La esquina de Malecón y Prado fue asiento del Hotel Miramar y, más tarde, del Miramar Garden, centro de reunión de la juventud bailadora de la época y lugar donde se celebraban movidas peleas de boxeo.
 En la esquina de Cárcel se establece la agencia de los automóviles Packard y Cunnighamm, que administraba Juan Ulloa, y en los altos abrió sus puertas el primero de abril de 1940 lo que fue R.H.C. Cadena Azul, del magnate cigarrero Amado Trinidad.
En la de Genios, llamada así por la Fuente de los Genios, que estuvo instalada en la intersección de esas calles, había un espacioso caserón de tres pisos donde funcionaron por décadas los Juzgados de Instrucción y Primera Instancia de La Habana, Prado 1, asiento de la Cárcel y el Presidio. En este paseo imaginativo que estamos dando por el Prado, la siguiente esquina es Refugio. Todavía puede observarse allí la regia mansión en que vivió Frank Steinhart, primer cónsul norteamericano en la Isla, quien luego se convirtiera en magnate del transporte por una ocasión caprichosa.
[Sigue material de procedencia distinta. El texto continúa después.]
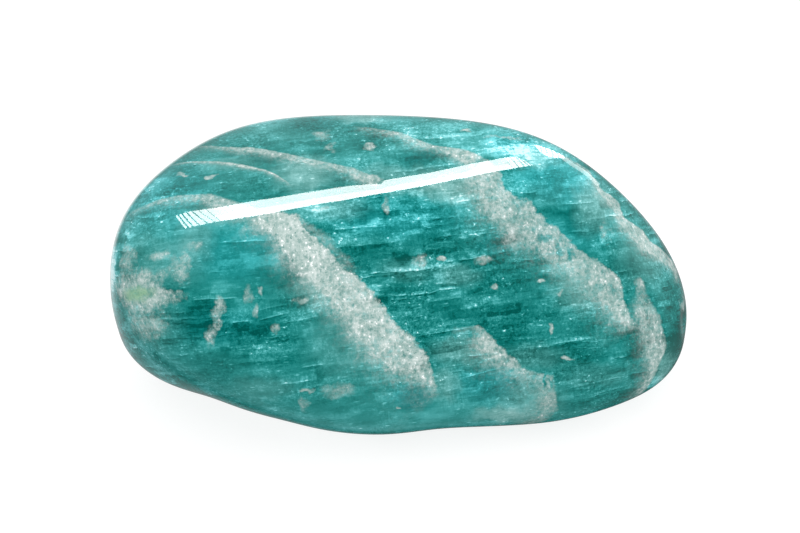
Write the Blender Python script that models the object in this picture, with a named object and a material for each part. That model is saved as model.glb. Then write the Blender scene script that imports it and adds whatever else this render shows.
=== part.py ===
"""A tumbled amazonite pebble lying on its small flat spot, in metres, +Z up, with its front towards -Y.

The stone is one solid. Tumbling wears a stone into a few broad flats that run into each other, so the surface is a
blend of worn faces, each given by the way it faces and how far it lies from the stone's core. Shallow dents and one
chip are pressed into that surface, and the underside is cut level where the stone rests.
"""

import math
from typing import NamedTuple

import bmesh
import bpy
from mathutils import Vector

NAME = "amazonite_pebble"
MM = 0.001

# Driving sizes in millimetres, measured from the core, a point inside the stone above the middle of its resting spot
REST_DROP = 6.94
HALF_SIZES = Vector((18.0, 9.3, 8.0))

# How tightly one worn face turns into the next: 2 gives an egg, and a large number gives sharp edges
TURN = 6.0

# How often the ball that the stone is shaped from is divided, for facets under a millimetre
BALL_DIVISIONS = 5
SHARP_EDGE = math.radians(30)


class WornFace(NamedTuple):
    """A broad worn flat: its compass bearing, 0 for the front and 90 for +X, its rise above level, and its reach."""

    place: str
    bearing_deg: float
    rise_deg: float
    reach_mm: float


class Dent(NamedTuple):
    """A shallow round dent: where it lies as seen from the core, how wide it is on each side, and how deep."""

    place: str
    bearing_deg: float
    rise_deg: float
    half_width_mm: float
    depth_mm: float


WORN_FACES = (
    WornFace("front", 10, 41, 7.0),
    WornFace("front low", 9, -14, 10.9),
    WornFace("left low", -25, -30, 12.2),
    WornFace("left end", -75, 9, 18.4),
    WornFace("left upper", -113, 81, 10.5),
    WornFace("top", -8, 85, 9.5),
    WornFace("top right", 58, 45, 12.3),
    WornFace("right end", 90, -14, 19.8),
    WornFace("right upper", 120, 42, 15.4),
    WornFace("right low", 51, -48, 17.9),
    WornFace("underside", 0, -89, 7.0),
    WornFace("back", 174, 11, 8.3),
    WornFace("back low", 174, -43, 9.7),
    WornFace("back right", 146, 14, 14.3),
    WornFace("back left", -141, -2, 12.8),
)

DENTS = (
    Dent("left foot", -62, -22, 2.6, 0.42),
    Dent("left foot, inner", -45, -27, 2.6, 0.24),
    Dent("front foot", 15, -34, 2.6, 0.22),
    Dent("right foot", 33, -31, 3.6, 0.30),
    Dent("left shoulder", -105, 26, 4.5, 0.08),
    Dent("left end", -81, -10, 2.5, 0.15),
    Dent("right end", 66, -19, 3.0, 0.15),
    Dent("right end chip", 84, -7, 0.9, 0.20),
)

# The stone's mean colour and polish
TEAL = (0.050, 0.290, 0.270, 1.0)
POLISHED = 0.1


def towards(bearing_deg: float, rise_deg: float) -> Vector:
    """The unit vector with this compass bearing and rise."""
    bearing, rise = math.radians(bearing_deg), math.radians(rise_deg)
    level = math.cos(rise)
    return Vector((math.sin(bearing) * level, -math.cos(bearing) * level, math.sin(rise)))


def worn_point(way: Vector) -> Vector:
    """The point of the blended worn faces that lies this way from the core.

    A flat with reach r and normal n is met where the distance times way.n is r, so way.n / r is one over the
    distance to it. The flats are blended by adding those inverses raised to the power TURN.
    """
    inverse = sum(
        max(0.0, way.dot(towards(face.bearing_deg, face.rise_deg)) / face.reach_mm) ** TURN for face in WORN_FACES
    )
    return way * inverse ** (-1.0 / TURN)


def stone_point(way: Vector, dent_centres: list[Vector]) -> Vector:
    """The worn point this way from the core, pressed in towards the core by each dent, as deep as a bell curve."""
    worn = worn_point(way)
    pressed = sum(
        dent.depth_mm * math.exp(-(worn - centre).length_squared / dent.half_width_mm**2)
        for dent, centre in zip(DENTS, dent_centres)
    )
    return worn - way * pressed


def cut_level(stone: bmesh.types.BMesh, height: float) -> None:
    """Cuts the stone off flat at this height, and closes the cut with one level face."""
    cut = bmesh.ops.bisect_plane(
        stone,
        geom=stone.verts[:] + stone.edges[:] + stone.faces[:],
        plane_co=(0.0, 0.0, height),
        plane_no=(0.0, 0.0, -1.0),
        clear_outer=True,
    )
    rim = [piece for piece in cut["geom_cut"] if isinstance(piece, bmesh.types.BMEdge)]
    bmesh.ops.edgeloop_fill(stone, edges=rim)


def stand_on_origin(stone: bmesh.types.BMesh) -> None:
    """Moves the stone so that the middle of its box's underside is the origin."""
    lowest, highest = (
        Vector([pick(vert.co[axis] for vert in stone.verts) for axis in range(3)]) for pick in (min, max)
    )
    middle = (lowest + highest) / 2
    bmesh.ops.translate(stone, vec=(-middle.x, -middle.y, -lowest.z), verts=stone.verts)


def make_pebble_mesh() -> bpy.types.Mesh:
    """The whole stone: a ball stretched to the stone's half sizes, shaped, cut level and stood on the origin."""
    dent_centres = [worn_point(towards(dent.bearing_deg, dent.rise_deg)) for dent in DENTS]
    stone = bmesh.new()
    bmesh.ops.create_icosphere(stone, subdivisions=BALL_DIVISIONS, radius=1.0)
    bmesh.ops.scale(stone, vec=HALF_SIZES, verts=stone.verts)
    for vert in stone.verts:
        vert.co = stone_point(vert.co.normalized(), dent_centres) * MM
    cut_level(stone, -REST_DROP * MM)
    stand_on_origin(stone)
    bmesh.ops.recalc_face_normals(stone, faces=stone.faces)
    mesh = bpy.data.meshes.new(NAME)
    stone.to_mesh(mesh)
    stone.free()
    mesh.shade_smooth()
    mesh.set_sharp_from_angle(angle=SHARP_EDGE)
    return mesh


def make_polished_stone() -> bpy.types.Material:
    """The plain teal polish of the stone."""
    material = bpy.data.materials.new("polished_amazonite")
    material.use_nodes = True
    shader = material.node_tree.nodes["Principled BSDF"]
    shader.inputs["Base Color"].default_value = TEAL
    shader.inputs["Roughness"].default_value = POLISHED
    shader.inputs["Metallic"].default_value = 0.0
    return material


def main() -> None:
    """Clears the scene and puts the pebble in it."""
    for old in list(bpy.data.objects):
        bpy.data.objects.remove(old)
    pebble = bpy.data.objects.new(NAME, make_pebble_mesh())
    pebble.data.materials.append(make_polished_stone())
    bpy.context.scene.collection.objects.link(pebble)


main()
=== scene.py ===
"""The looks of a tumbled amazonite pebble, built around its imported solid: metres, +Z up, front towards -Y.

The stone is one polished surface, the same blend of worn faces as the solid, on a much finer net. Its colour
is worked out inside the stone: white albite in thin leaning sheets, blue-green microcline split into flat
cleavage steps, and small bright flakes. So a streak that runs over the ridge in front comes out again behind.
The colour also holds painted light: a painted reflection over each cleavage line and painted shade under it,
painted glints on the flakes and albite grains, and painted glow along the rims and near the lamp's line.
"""

import functools
import logging
import math
import operator
from collections.abc import Iterable
from dataclasses import dataclass, field
from enum import Enum
from typing import Any, ClassVar, Optional, Union

import bpy
import numpy as np
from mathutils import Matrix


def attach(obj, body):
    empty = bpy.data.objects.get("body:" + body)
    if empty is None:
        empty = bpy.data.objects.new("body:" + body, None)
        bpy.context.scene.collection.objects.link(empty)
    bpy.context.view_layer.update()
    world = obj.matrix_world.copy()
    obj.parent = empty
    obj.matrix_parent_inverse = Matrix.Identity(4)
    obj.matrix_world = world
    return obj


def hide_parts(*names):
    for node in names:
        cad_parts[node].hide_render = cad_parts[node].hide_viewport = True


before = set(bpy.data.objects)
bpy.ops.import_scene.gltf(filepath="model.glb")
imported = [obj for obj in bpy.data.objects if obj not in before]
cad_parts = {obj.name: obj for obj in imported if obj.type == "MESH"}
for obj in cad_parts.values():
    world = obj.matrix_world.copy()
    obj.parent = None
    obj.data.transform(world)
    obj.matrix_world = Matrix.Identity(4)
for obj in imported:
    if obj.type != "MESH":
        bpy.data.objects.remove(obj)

LOG = logging.getLogger("amazonite_pebble")
NODE = "amazonite_pebble"
MM = 0.001
WHITE = (1.0, 1.0, 1.0, 1.0)

Colour = tuple[float, float, float, float]
Stops = tuple[tuple[float, Colour], ...]
Pixel = tuple[float, float]
Sizes = tuple[float, float, float]
Rows = list[tuple[float, ...]]
Number = Union[float, "Term"]


def srgb(red: float, green: float, blue: float) -> Colour:
    """Turns a display colour into linear light: straight near black, and a power of 2.4 above that.

    Args:
        red: Its red, 0 to 255.
        green: Its green.
        blue: Its blue.

    Returns:
        The colour as linear light, 0 to 1, with a solid alpha.
    """
    shares = np.array([red, green, blue]) / 255.0
    linear = np.where(shares <= 0.04045, shares / 12.92, ((shares + 0.055) / 1.055) ** 2.4)
    return (*map(float, linear), 1.0)


def shades(*rows: tuple[float, float, float, float]) -> Stops:
    """A ramp's stops, from rows of a place of 0 to 1 and a display colour of 0 to 255."""
    return tuple((place, srgb(*colour)) for place, *colour in rows)


def towards(bearing_deg: float, rise_deg: float) -> np.ndarray:
    """The unit vector with this compass bearing, 0 for the front and 90 for +X, and this rise above level."""
    bearing, rise = math.radians(bearing_deg), math.radians(rise_deg)
    return np.array([math.sin(bearing) * math.cos(rise), -math.cos(bearing) * math.cos(rise), math.sin(rise)])


def unit(vectors: np.ndarray) -> np.ndarray:
    """The vectors divided by their lengths."""
    return vectors / np.linalg.norm(vectors, axis=-1, keepdims=True)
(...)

Prado y Colón fue sitio preferido de la burguesía cubana, que acudía a presenciar los estrenos de las cintas cinematográficas en la pantalla del «Fausto», simpático cine de madera donde Francesca Bertini utilizaba dos rollos de celuloide para desmayarse agarrada a una cortina.
En la esquina de Trocadero, el general José Miguel Gómez adquirió una residencia después de haber pasado por la presidencia de la República, y la maledicencia pública asoció el lugar a la lotería, el canje de Arsenal por Villanueva, y demás cosillas que ocurrieron durante el mandato del hombre que se «bañaba y salpicaba».
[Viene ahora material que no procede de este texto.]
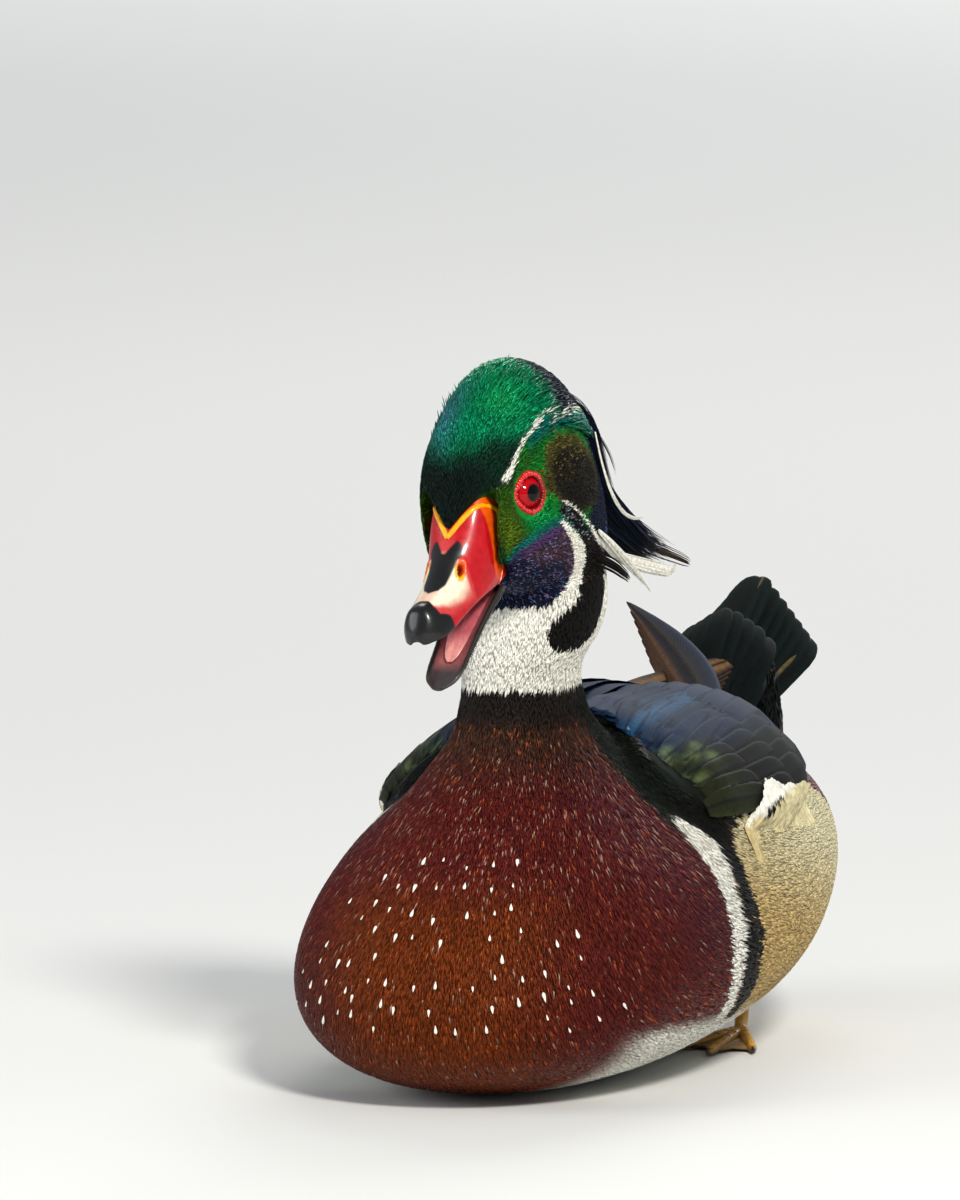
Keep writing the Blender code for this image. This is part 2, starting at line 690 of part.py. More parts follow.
def tail():
    """The rump and the cocked tail, a closed fan set like a roof, with its coverts above and below."""
    blades = []
    face = unit(np.array([0, -0.62, 0.78]))
    for k in range(TAIL_COUNT):
        out = k - (TAIL_COUNT - 1) / 2
        far = abs(out)
        level = far + 0.5 if far > 1 else 0.5 + out
        sink = -face * TAIL_LEVEL * level
        root = np.array((out * 1.9, TAIL_BASE[0], TAIL_BASE[1] + 6)) + sink
        tip = np.array((TAIL_ASIDE + out * 4.2, TAIL_TIP[0] - 2.0 * far, TAIL_TIP[1] - 3.6 * far)) + sink
        middle = np.array((out * 4.4, 187 - 0.9 * far, 116 - far * 1.8)) + sink
        blades.append(vane(bend(root, middle, tip), [(out * 0.12, -0.62, 0.78)] * 5, 13.0, 0.9, camber=0.05))
    for count, root_y, root_z, tip_y, tip_z in ((4, 150, 90, 182, 121), (3, 146, 86, 168, 110)):
        for k in range(count):
            out = k - (count - 1) / 2
            root = (out * 5, root_y, root_z - abs(out) * 3)
            tip = (out * 9, tip_y, tip_z - abs(out) * 4 + 1.3 * (k % 2))
            middle = (out * 8.5, (root_y + tip_y) / 2 - 5, (root_z + tip_z) / 2 + 5 - abs(out) * 3)
            blades.append(vane(bend(root, middle, tip, 4), [(out * 0.25, -0.6, 0.8)] * 4, 13.0, shape=COVERT))
    for k in range(4):
        out = k - 1.5
        root, tip = (out * 6, 154, 64 + abs(out)), (out * 7.5, 187, 92 + abs(out) * 2 - 1.3 * (k % 2))
        middle = (out * 8.5, 172, 72 + abs(out) * 2)
        blades.append(vane(bend(root, middle, tip, 4), [(out * 0.3, 0.7, -0.7)] * 4, 14.0, shape=COVERT))
    return fused("tail", lofted(rump_rings()), blades, finish="tail")


# A foot lies flat beside the belly with its toes to the front. Places are for the left one, in millimetres.
FOOT_HEEL = (45.0, 50.0)
TOES = ((60.0, 11.0), (48.0, 1.0), (36.0, 11.0))
HIND_TOE = (42.0, 58.0)
TOE_HALF, TOE_HIGH, HIND_HALF, HIND_HIGH = 2.2, 3.4, 1.8, 2.6
WEB_HIGH = 1.3
# Stations of a toe and its claw: place along the toe, and shares of its half width and height.
TOE_STATIONS = ((0, 1, 1), (0.35, 0.85, 0.9), (0.7, 0.8, 0.8), (0.92, 0.7, 0.7), (1.0, 0.35, 0.55), (1.1, 0.12, 0.2))
# The shank: y, z and half width.
SHANK = ((47, 1.9, 2.1), (54, 5, 2.4), (60, 10, 2.7), (64, 18, 3.2))


def toe_form(start, end, half, high):
    """A toe, flat where it lies on the floor and rounded above, with a short claw."""
    start, end = np.array(start), np.array(end)
    way = unit(end - start)
    side = np.array([way[1], -way[0]])
    rings = []
    for f, wide, tall in TOE_STATIONS:
        at = start + (end - start) * f
        profile = ((-1, 0), (-0.9, 0.6), (0, 1), (0.9, 0.6), (1, 0))
        rings.append([(*(at + side * half * wide * a), high * tall * b) for a, b in profile])
    return lofted(rings)


def web_form():
    """The web between the toes, as a flat plate that is scooped between their tips."""
    (x1, y1), (x2, y2), (x3, y3) = TOES
    edge = [FOOT_HEEL, (x1, y1 + 3), ((x1 + x2) / 2, (y1 + y2) / 2 + 6), (x2, y2 + 3),
            ((x2 + x3) / 2, (y2 + y3) / 2 + 6), (x3, y3 + 3)]
    count = len(edge)
    faces = [tuple(range(count)), tuple(range(2 * count - 1, count - 1, -1))]
    faces += [(i, (i + 1) % count, count + (i + 1) % count, count + i) for i in range(count)]
    return [(x, y, z) for z in (0, WEB_HIGH) for x, y in edge], faces


def shank_form():
    rings = []
    for y, z, half in SHANK:
        x = FOOT_HEEL[0] - (y - 47) * 0.25
        turns = [2 * math.pi * j / 8 for j in range(8)]
        rings.append([(x + half * math.cos(a), y, z + half * 0.85 * math.sin(a)) for a in turns])
    return lofted(rings)


def foot(name, side, cutter):
    """A webbed foot tucked beside the belly, with the short shank that goes up into the flank."""
    flip = Matrix.Diagonal((side, 1, 1, 1))
    pieces = [toe_form(FOOT_HEEL, toe, TOE_HALF, TOE_HIGH) for toe in TOES]
    pieces += [toe_form(FOOT_HEEL, HIND_TOE, HIND_HALF, HIND_HIGH), web_form(), shank_form()]
    base = solid(name, *pieces[0], flip, finish="foot")
    others = [solid(f"{name} piece", *p, flip, cutters, "foot") for p in pieces[1:]]
    return combined(combined(base, "UNION", others), "DIFFERENCE", [cutter])


def copy_of(cutter):
    """Another copy of a cutter, as each cut uses one up."""
    made = bpy.data.objects.new(cutter.name + " copy", cutter.data.copy())
    made.hide_render, made.display_type = True, "WIRE"
    cutters.objects.link(made)
    return made


# The dimple of each nostril: forward, left and up, on the head's axes.
NOSTRIL = (34.0, 5.2, -8.9)
# The nail, an egg at the bill's tip: forward and up, and its three half sizes.
NAIL, NAIL_SIZE = (54.5, -18.6), (3.6, 4.6, 2.6)

for old in list(bpy.data.objects):
    bpy.data.objects.remove(old, do_unlink=True)
parts = bpy.data.collections.new("wood duck")
cutters = bpy.data.collections.new("cutters")
for group in (parts, cutters):
    bpy.context.scene.collection.children.link(group)

# The trunk comes first, as the wings are laid on it.
trunk = torso()
trunk_cutter = grown(trunk)
TRUNK = BVHTree.FromPolygons([v.co for v in trunk.data.vertices], [p.vertices for p in trunk.data.polygons])

# The head is cut for the bill and the eyes before its plumes are joined on, and the neck is cut by it in between.
head = skull()
hollows = [ball("hollow", HOLLOW_RADIUS, eye_place(side, HOLLOW_OUT), 24, collection=cutters) for side in (-1, 1)]
head = combined(head, "DIFFERENCE", [face_cut()] + hollows)
throat = combined(neck(), "DIFFERENCE", [grown(head, COLLAR_GAP)])
head = combined(head, "UNION", [solid("plume", *blade, HEAD, cutters, "head") for blade in crest()]
                + [solid("lid", points, faces, place, cutters, "bill")
                   for points, faces, place in (ring_round_eye(side) for side in (-1, 1))])
eyes = [ball(name, EYE_RADIUS, eye_place(side)) for name, side in (("eye_left", 1), ("eye_right", -1))]
head = combined(head, "DIFFERENCE", [grown(eye) for eye in eyes] + [grown(throat, GAP)])
head_cutter = grown(head)

upper = solid("bill_upper", *upper_bill_form(), HEAD, finish="bill")
nail = ball("nail", 1, HEAD @ Matrix.Translation((0, -NAIL[0], NAIL[1])), 10, "bill_dark", NAIL_SIZE, cutters)
upper = combined(upper, "UNION", [nail])
pits = []
for side in (-1, 1):
    place = HEAD @ Matrix.Translation((side * NOSTRIL[1], -NOSTRIL[0], NOSTRIL[2]))
    place = place @ Matrix.Rotation(side * math.radians(40), 4, "Y")
    pits.append(ball("nostril", 1, place, 10, "bill_dark", (1.2, 2.6, 2.4), cutters))
upper = combined(upper, "DIFFERENCE", [copy_of(head_cutter)] + pits)
lower = solid("bill_lower", *lower_bill_form(), opened(), finish="bill_dark")
lower = combined(lower, "DIFFERENCE", [copy_of(head_cutter), grown(upper)])
tongue = solid("tongue", *tongue_form(), opened(), finish="tongue")
tongue = combined(tongue, "DIFFERENCE", [copy_of(head_cutter), grown(upper, GAP), grown(lower, GAP)])
throat = combined(throat, "DIFFERENCE", [grown(lower, GAP)])

# The right wing lies under the left one, and the tail under both.
laid = []
for name, side in (("wing_left", 1), ("wing_right", -1)):
    around = [copy_of(trunk_cutter), grown(throat, GAP)] + [grown(other, GAP) for other in laid]
    laid.append(combined(wing(name, side), "DIFFERENCE", around))
combined(tail(), "DIFFERENCE", [copy_of(trunk_cutter)] + [grown(other, GAP) for other in laid])

for name, side in (("foot_left", 1), ("foot_right", -1)):
    foot(name, side, copy_of(trunk_cutter))
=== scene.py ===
# %% [markdown]
# # A drake wood duck, feather by feather
#
# The real thing is a small, very bright duck afloat with its bill half open and its head turned a little.
# It is shown as a museum shows one: life-size, still, resting on its belly. The frame that is loaded here
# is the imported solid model. It is in metres, it looks along -Y and its own left is +X. Everything below is
# measured in millimetres on the same axes and turned into metres only when a mesh is made.

# %% Load the solid model and keep its box
import math

import bmesh
import bpy
import numpy as np
from mathutils import Matrix, Vector
from mathutils.bvhtree import BVHTree


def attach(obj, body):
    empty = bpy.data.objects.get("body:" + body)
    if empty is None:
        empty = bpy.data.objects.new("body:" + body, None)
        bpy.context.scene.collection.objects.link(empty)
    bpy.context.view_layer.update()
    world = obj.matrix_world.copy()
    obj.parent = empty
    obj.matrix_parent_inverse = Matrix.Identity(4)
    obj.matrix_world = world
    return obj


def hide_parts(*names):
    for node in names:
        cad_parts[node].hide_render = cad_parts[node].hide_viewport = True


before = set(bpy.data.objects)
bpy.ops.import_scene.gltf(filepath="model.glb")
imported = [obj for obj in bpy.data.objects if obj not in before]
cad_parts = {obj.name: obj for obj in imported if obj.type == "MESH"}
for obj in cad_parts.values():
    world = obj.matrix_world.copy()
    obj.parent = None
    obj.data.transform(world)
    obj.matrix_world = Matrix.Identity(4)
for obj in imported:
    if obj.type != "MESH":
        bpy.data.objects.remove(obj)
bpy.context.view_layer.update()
MM = 0.001
print("nodes", sorted(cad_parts))

# %% [markdown]
# ## The viewpoint
#
# The photograph was taken from far off with a long lens, a little above the duck and a little to its left.
# A camera has a place, a direction and a lens. They could be found by trial, but three numbers from the
# picture are enough: how many pixels a millimetre takes, the pixel where the middle of the belly falls, and
# the distance.

# %% Set up the camera
PICTURE = (960, 1200)
PIXELS_PER_MM = 3.1
BELLY_PIXEL = (565, 1050)
DISTANCE = 7000.0
AZIMUTH, ELEVATION = math.radians(17), math.radians(7)

back = Vector((math.sin(AZIMUTH) * math.cos(ELEVATION), -math.cos(AZIMUTH) * math.cos(ELEVATION),
               math.sin(ELEVATION)))
right = Vector((math.cos(AZIMUTH), math.sin(AZIMUTH), 0))
above = back.cross(right)
aside = (PICTURE[0] / 2 - BELLY_PIXEL[0]) / PIXELS_PER_MM
higher = (BELLY_PIXEL[1] - PICTURE[1] / 2) / PIXELS_PER_MM

lens = bpy.data.cameras.new("long lens")
lens.sensor_width = 36.0
lens.lens = lens.sensor_width * DISTANCE / (PICTURE[1] / PIXELS_PER_MM)
lens.clip_start, lens.clip_end = 0.5, 200.0
camera = bpy.data.objects.new("camera", lens)
camera.location = (right * aside + above * higher + back * DISTANCE) * MM
camera.rotation_mode = "QUATERNION"
camera.rotation_quaternion = (-back).to_track_quat("-Z", "Y")
bpy.context.scene.collection.objects.link(camera)
bpy.context.scene.camera = camera
print("lens", round(lens.lens), "mm from", round(DISTANCE / 1000, 1), "m")

# %% [markdown]
# ## Floor and light
#
# The sun in the photograph comes from high on the right, behind the photographer. In the studio soft area
# lamps do the same work: a key from there, a weaker fill from the other side, and a faint rim from behind
# that draws the outline of the crest and tail. A last lamp far behind keeps the floor pale at the top of
# the picture. A bare pale floor and an even pale world stand for the room.

# %% Make the floor, the world and the lamps
def plain_material(name, colour, roughness):
    made = bpy.data.materials.new(name)
    made.use_nodes = True
    shader = made.node_tree.nodes["Principled BSDF"]
    shader.inputs["Base Color"].default_value = (*colour, 1)
    shader.inputs["Roughness"].default_value = roughness
    return made


FLOOR_HALF, FLOOR_DROP = 60.0, 0.0004


def floor_sheet(half):
    mesh = bpy.data.meshes.new("floor")
    corners = [(-half, -half, 0), (half, -half, 0), (half, half, 0), (-half, half, 0)]
    mesh.from_pydata(corners, [], [(0, 1, 2, 3)])
    made = bpy.data.objects.new("floor", mesh)
    bpy.context.scene.collection.objects.link(made)
    return made


floor = floor_sheet(FLOOR_HALF)
floor.data.materials.append(plain_material("pale floor", (0.72, 0.72, 0.70), 0.8))
floor.location.z = -FLOOR_DROP

world = bpy.data.worlds.new("pale room")
world.use_nodes = True
sky = world.node_tree.nodes["Background"]
sky.inputs["Color"].default_value = (0.80, 0.84, 0.88, 1)
sky.inputs["Strength"].default_value = 0.40
bpy.context.scene.world = world
bpy.context.scene.view_settings.view_transform = "Standard"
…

En la de Ánimas estuvo el colegio del señor Mendive, al cual asistió en su infancia nuestro Apóstol. Frente al mismo funcionó un cine al aire libre llamado «Maxim».
En Prado y Virtudes tuvo su asiento el café El Pueblo, colindante a los periódicos La Noche y La Nación. Frente a ellos, el hotel Jerezano, en cuya acera cayó ajusticiado el 12 de agosto de 1933 Antonio Jiménez, jefe de la «porra» machadista.
La esquina final del Paseo —la de Neptuno— fue ocupada en la época colonial por el célebre «Bodegón de Alonso», propiedad de los Álvarez de la Campa, padre y tío del estudiante mártir del 71.  Derribado aquel bodegón, se construyó otro edificio de tres pisos: «Las Columnas», establecimiento que hizo famosa la esquina, cuya vigencia no habría de sucumbir, pues en los altos se daban tremendísimos bailes y en sus salones nació el rítmico chachachá. En los bajos funcionaron durante años el famoso restaurante Miami y una lujosa frutería.
En el Paseo del Prado se han escenificado también sonados «hechos de sangre» como los calificaba antaño la crónica policíaca. Al del porrista anteriormente mencionado, debemos agregar el duelo irregular a tiros entre los legisladores Quiñones y Collado, durante el que perdió la vida el primero.
Pero, de todos, los que seguramente algún viejo vecino de la capital recordará, son los llamadas «sucesos del Prado», ocurridos en la tarde del 9 de julio de 1913.
Sucedió que el entonces jefe de la Policía, Armando Riva, el general más joven de nuestra guerra emancipadora, dispuso la supresión del juego y el cierre de todos los garitos que funcionaban en La Habana. La medida lesionó los intereses de algunos politiqueros y, al pedirle éstos explicaciones y negárselas el bravo general, le hicieron varios disparos hasta acabar con su vida, sin respetar siquiera la presencia de sus dos pequeños hijos que lo acompañaban.
Aunque los autores fueron condenados, una amnistía los libró del castigo, y salió a relucir el «aquí no ha pasado nada y entre cubanos no vamos a andar con boberías». Queden estas viñetas de la avenida que se extiende desde la misma boca del Morro hasta el lugar en que, según el compositor Jorrín, «iba una chiquita que todos los hombres la querían conquistar...» y que después resultó ser «¡La Engañadora!».